▼
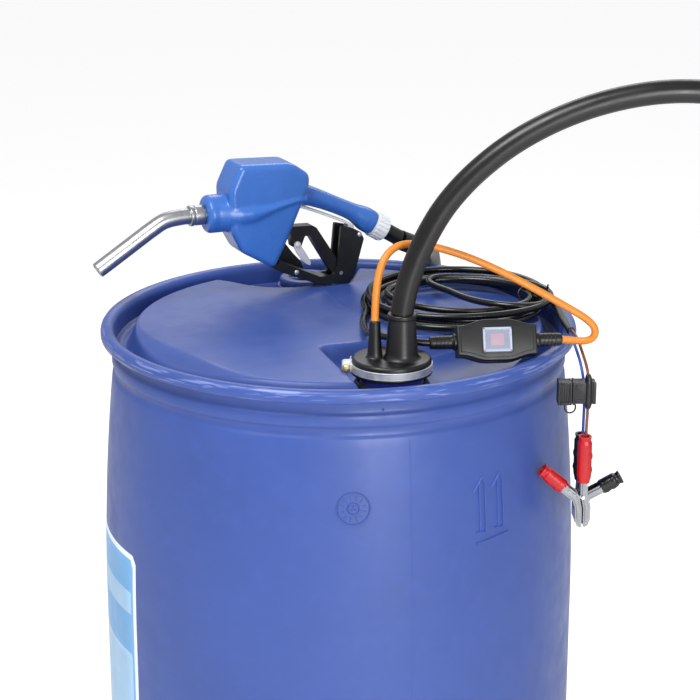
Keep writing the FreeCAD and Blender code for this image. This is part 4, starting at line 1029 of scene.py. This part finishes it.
def lever_parts(space, side, way, across, reach):
    """The short arm: two cheeks outside the standing arm, joined by a spine, with its own jaw."""
    def spots(*places):
        return [tuple(way * along + across * out) for along, out in places]

    face = mirrored([(0.7, -36), (3, -37), (6.4, -35), (9, -28), (9.4, -12)], side)
    face += spots((5.8, 11.2), (reach, 11.4), (reach, 1.2), (5.2, 0.4))
    face += mirrored([(3, -3), (0.7, -14)], side)
    dish = mirrored([(2.6, -30), (4.6, -31), (6.8, -26), (7, -12)], side)
    dish += spots((7, 9), (reach - 2, 9.2), (reach - 2, 3.4), (7, 2.8)) + mirrored([(2.6, -13)], side)
    spine = mirrored([(9, -28), (9.4, -12)], side)
    spine += spots((5.8, 11.2), (reach, 11.4), (reach, 10), (6.6, 9.8))
    spine += mirrored([(8, -12), (7.6, -28)], side)
    return [
        plate(space, face, 6, 7, 0.4, 0.8), plate(space, face, -7, -6, 0.4, 0.8),
        plate(space, dish, 6.6, 7.9, 0.6, 1), plate(space, spine, -6.8, 6.8, 0.3, 0.4),
    ] + teeth(space, -side, -32)


def make_clamps():
    made = {}
    for colour, (space, side, degrees, reach) in CLAMPS.items():
        lean = math.radians(degrees)
        way = Vector((side * math.sin(lean), math.cos(lean)))
        across = Vector((way.y, -way.x)) * side
        arm = merged(f"{colour}_fixed_arm", arm_parts(space, side), "clamp_steel", smooth_angle=30)
        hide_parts(f"{colour}_clamp_arm")
        short = lever_parts(space, side, way, across, reach - 12)
        lever = merged(f"{colour}_short_arm", short, "clamp_steel", 30, f"{colour}_lever")
        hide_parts(f"{colour}_clamp_lever")
        standing = merged(f"{colour}_upper_grip", [
            grip_tube(space, Vector((-side, 17)), Vector((0, 1)), 56, -side),
        ], f"{colour}_sleeve", smooth_angle=60)
        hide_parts(f"{colour}_clamp_grip")
        swinging = merged(f"{colour}_lower_grip", [
            grip_tube(space, way * 21 + across * 6, way, reach - 22, side),
        ], f"{colour}_sleeve", body=f"{colour}_lever", smooth_angle=60)
        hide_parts(f"{colour}_lever_grip")
        made[colour] = [standing]
    return made


# ---- nozzle

YAW = math.radians(24)
NOZZLE_ALONG = Vector((math.cos(YAW), math.sin(YAW), 0))
NOZZLE = Frame((-0.021, 0.1629, 0.9325), NOZZLE_ALONG, (0, 0, 1), NOZZLE_ALONG.cross(UPRIGHT))


def oval_body(stations, power):
    """A lofted body of the nozzle, from (x, y, half width, half height) stations along it."""
    path = [NOZZLE.at(x, y) for x, y, _, _ in stations]
    return loft(path, [(wide, high) for _, _, wide, high in stations], (0, 0, 1), power)


def smooth_line(route, steps):
    """A line of points that passes through every point of the route."""
    fine = []
    for index, (start, stop) in enumerate(zip(route, route[1:])):
        first = route[max(0, index - 1)]
        last = route[min(len(route) - 1, index + 2)]
        for step in range(steps):
            share = step / steps
            fine.append(0.5 * (
                2 * start + (stop - first) * share + (2 * first - 5 * start + 4 * stop - last) * share ** 2
                + (3 * start - first - 3 * stop + last) * share ** 3
            ))
    return fine + [route[-1]]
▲
#### [What the exercise asks]
From the opening line of the data above, please print each line as written up to and including the line that contains "teeth(space, -side, -32)", and nothing more.

#### [Answer to this task]
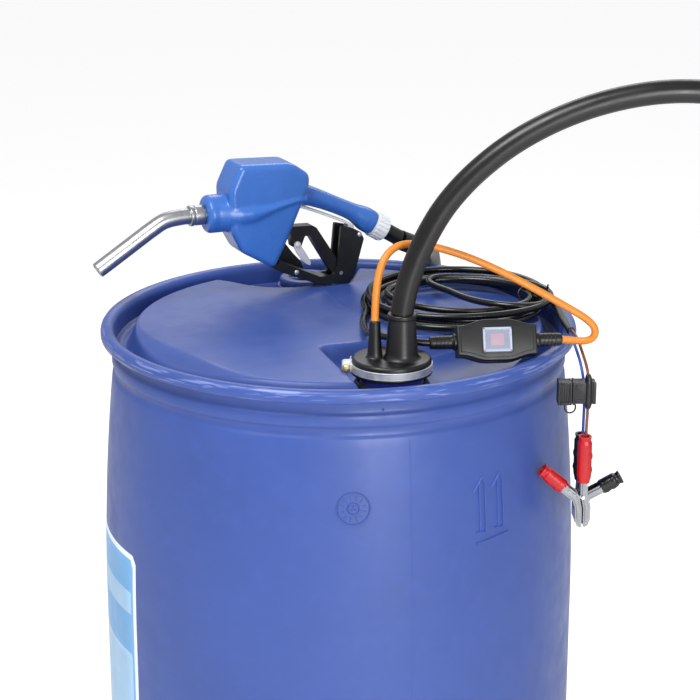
Keep writing the FreeCAD and Blender code for this image. This is part 4, starting at line 1029 of scene.py. This part finishes it.
def lever_parts(space, side, way, across, reach):
    """The short arm: two cheeks outside the standing arm, joined by a spine, with its own jaw."""
    def spots(*places):
        return [tuple(way * along + across * out) for along, out in places]

    face = mirrored([(0.7, -36), (3, -37), (6.4, -35), (9, -28), (9.4, -12)], side)
    face += spots((5.8, 11.2), (reach, 11.4), (reach, 1.2), (5.2, 0.4))
    face += mirrored([(3, -3), (0.7, -14)], side)
    dish = mirrored([(2.6, -30), (4.6, -31), (6.8, -26), (7, -12)], side)
    dish += spots((7, 9), (reach - 2, 9.2), (reach - 2, 3.4), (7, 2.8)) + mirrored([(2.6, -13)], side)
    spine = mirrored([(9, -28), (9.4, -12)], side)
    spine += spots((5.8, 11.2), (reach, 11.4), (reach, 10), (6.6, 9.8))
    spine += mirrored([(8, -12), (7.6, -28)], side)
    return [
        plate(space, face, 6, 7, 0.4, 0.8), plate(space, face, -7, -6, 0.4, 0.8),
        plate(space, dish, 6.6, 7.9, 0.6, 1), plate(space, spine, -6.8, 6.8, 0.3, 0.4),
    ] + teeth(space, -side, -32)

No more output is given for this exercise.